Between Duchesne and Salt Lake City, Utah, the 1925/26 alignment is decommissioned; the present day alignment through Heber City and Park City is commissioned.

Carquinez Bridge spanning the Sacramento River opens; Route 40 realigned through Vallejo.

1929

Wilmington, Delaware bypassed by the new ferry service between New Castle, Delaware, and Pennsville, New Jersey.

1936

The San Francisco Bay Bridge opens and the western terminus returns to San Francisco (Harrison & 10th). The unofficial western terminus continues to be the Palace of the Legion of Honor.

1948

New alignment opens between Frederick and Hagerstown, Maryland; old alignment is designated Alternate Route 40.

1950

Alignment through Park City decommissioned and becomes Alternate Route 40 and eventually SR 224. The new alignment parallels Silver Creek to the east of Park City.

1951

The Delaware Memorial Bridge opens replacing the ferry service across the Delaware River. The alignments on both side of the bridge shift slightly.

Alignment between Topeka and Junction City, Kansas shifts south of the Kansas River.

1955

Alternate Route 40 built as a bypass around the often snow-clogged Donner Pass. The route starts at Reno and goes through Chilcoot, Beckwourth, Blairsden, Sloat, Quincy, Keddie, Storrie, Oroville, Yuba City, Knights Landing and reunites with Route 40 at Davis.

1964

Decommissioned in California on July 1. Alternate Route 40 between Reno and Davis also decommissioned.

1966

Western terminus moved to Reno, Nevada.

1975

Decommissioned in Nevada and west of Silver Creek Junction, Utah.

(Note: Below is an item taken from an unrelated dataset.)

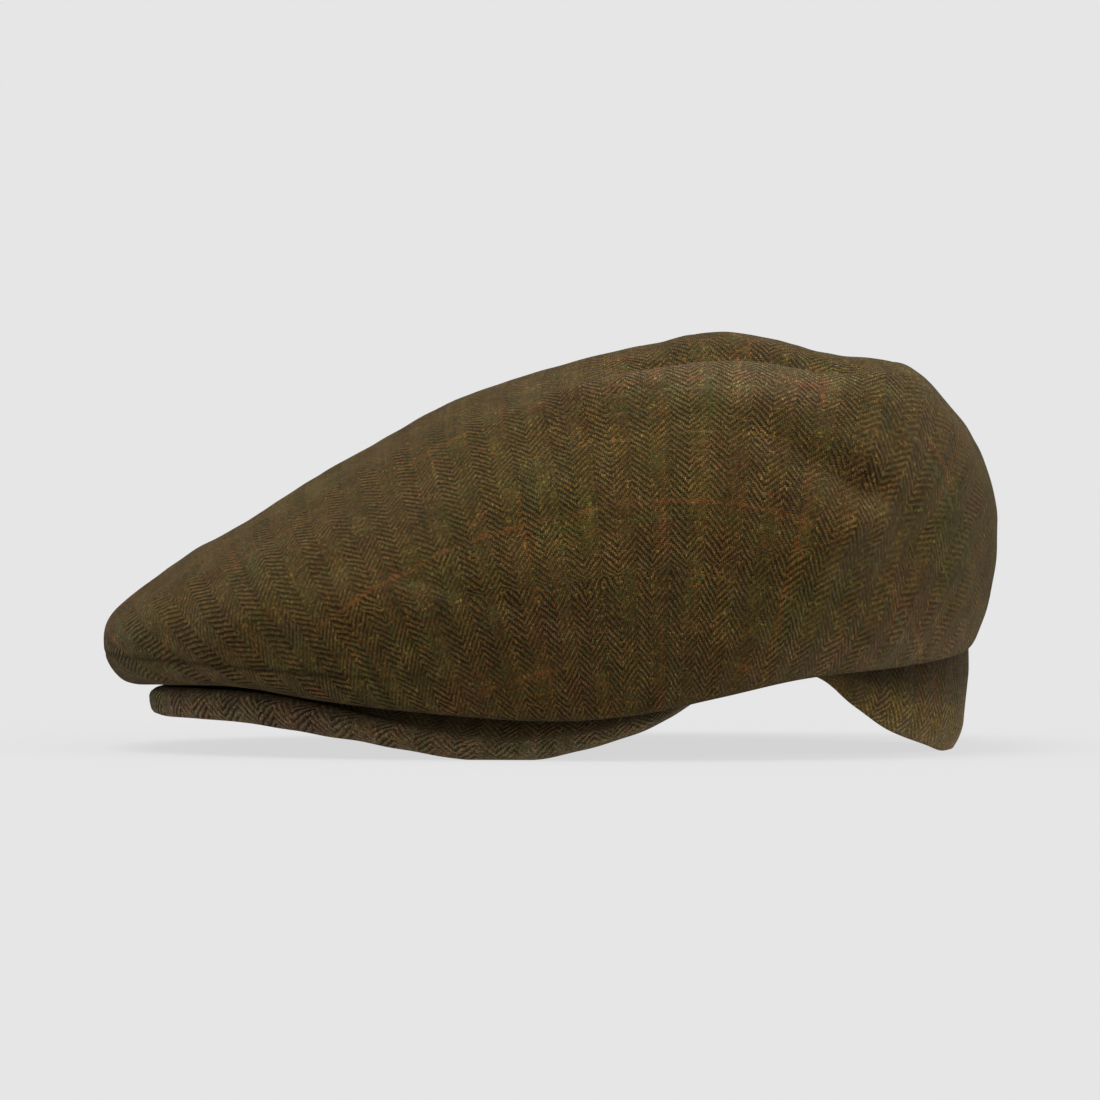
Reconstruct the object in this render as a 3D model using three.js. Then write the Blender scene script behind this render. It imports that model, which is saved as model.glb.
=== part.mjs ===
// A tweed flat cap that rests on the two sides of its peak and on its hem at the back.
// Millimetres, +Z up. The front faces -Y and the wearer's left is +X. The origin is on the floor,
// under the middle of the cap's box.
//
// It is sewn from three pieces. The crown is one puffed shell of cloth, open below: it swells past
// the head all round, rolls under, and its edge turns up inside the roll. The side band is a
// crescent that hangs inside that edge, from one corner of the peak round the back to the other.
// The peak is a curved board covered in cloth. The crown's front lies on top of it.
//
// A place on the cap is a turn, a radius and a height. The turn is in degrees about the middle of
// the head, from 0 at the front by 90 at the left side to 180 at the back.

import * as THREE from 'three';
import { LoftGeometry } from 'three/addons/geometries/LoftGeometry.js';

// Driving sizes of the head opening and the cloth.
const HEAD_LENGTH = 200;
const HEAD_WIDTH = 160;
const CLOTH_WALL = 1.8;

// How far the crown's turned-up edge stands off the band, and off the peak, whose face twists more.
const SEAM_GAP = 0.3;
const PEAK_SEAM_GAP = 0.7;

// Driving sizes of the crown. Front and back are measured from the middle of the head.
const CROWN_FRONT = 167;
const CROWN_BACK = 113;
const CROWN_WIDTH = 206;
const CROWN_TOP = 130;
const CROWN_TURN_UP = 9;
const FOLD_DEPTH = 4;

// Driving sizes of the peak. Its lift is the height of its front edge above the floor.
const PEAK_FRONT = 153;
const PEAK_WIDTH = 184;
const PEAK_THICKNESS = 4.5;
const PEAK_LIFT = 11;
const PEAK_ROOT_HEIGHT = 24;
const PEAK_CORNER_TURN = 104;

// Driving sizes of the side band.
const BAND_LEAN = 2;
const BAND_HEM_CURL = 3;
const BAND_HEM_HEIGHT = 9;
const BAND_CORNER_GAP = 0.4;

// How far the crown's edge stands off round the peak's corner, and over how many degrees.
const CORNER_EASE = 1;
const CORNER_EASE_TURN = 14;

// Fineness of the facets. A swept piece ends at least LEAST_STEP of a spoke's step from a spoke.
const CROWN_SPOKES = 60;
const TOP_RINGS = 12;
const ROLL_RINGS = 4;
const UNDER_RINGS = 3;
const POLE_SHARE = 0.06;
const EDGE_FACETS = 4;
const PEAK_FACE_SHARES = [1, 0.5];
const LEAST_STEP = 0.25;

// How square the plan outlines are: 2 is an ellipse.
const ELLIPSE_POWER = 2;
const CROWN_FRONT_POWER = 2.2;
const CROWN_BACK_POWER = 2.3;
const PEAK_POWER = 2.3;

// Where the folds of one side fade in, as shares of the crown's half width from its middle line.
const FOLDS_FROM = 0.1;
const FOLDS_FULL = 0.5;

// The cloth's looks.
const CLOTH_ROUGHNESS = 0.95;
const CROWN_COLOR = 0x4b3d20;
const BAND_COLOR = 0x55452d;
const PEAK_COLOR = 0x46391f;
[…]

Route 40 realigned around newly constructed Starvation Reservoir west of Duchesne, Utah.

1983

The last bypass around Lovelock, Nevada completed. The last of the through sections of former Route 40 in Nevada disappears. In fact, the Lovelock section is the last section of I-80 to be completed, making it the first completed transcontinental Interstate Highway.

Circa 1985

The last official U.S. Route 40 sign (in Reno) comes down. Apparently a highway crew had overlooked the sign for many years.

1990's

Alignment rerouted around newly constructed Jordanelle Reservoir, north of Heber City, Utah.

1998

California Assembly Concurrent Resolution 180 designates the portions of US 40 that are still publicly maintained and not already designated as part of Historic US 40 as "Historic US 40."

1999

Approximately two miles west of Kansas City are destroyed when the Kansas Speedway is built on top of Route 40. In 2001, the alignment is rerouted around the racetrack.

2004?

Approximately two miles west of the historic National Road and Route 40 are destroyed when the Dayton (Ohio) International Airport expands it runways in the vain attempt to lure jumbo jets and international air traffic. The highway is rerouted on a roundabout new alignment.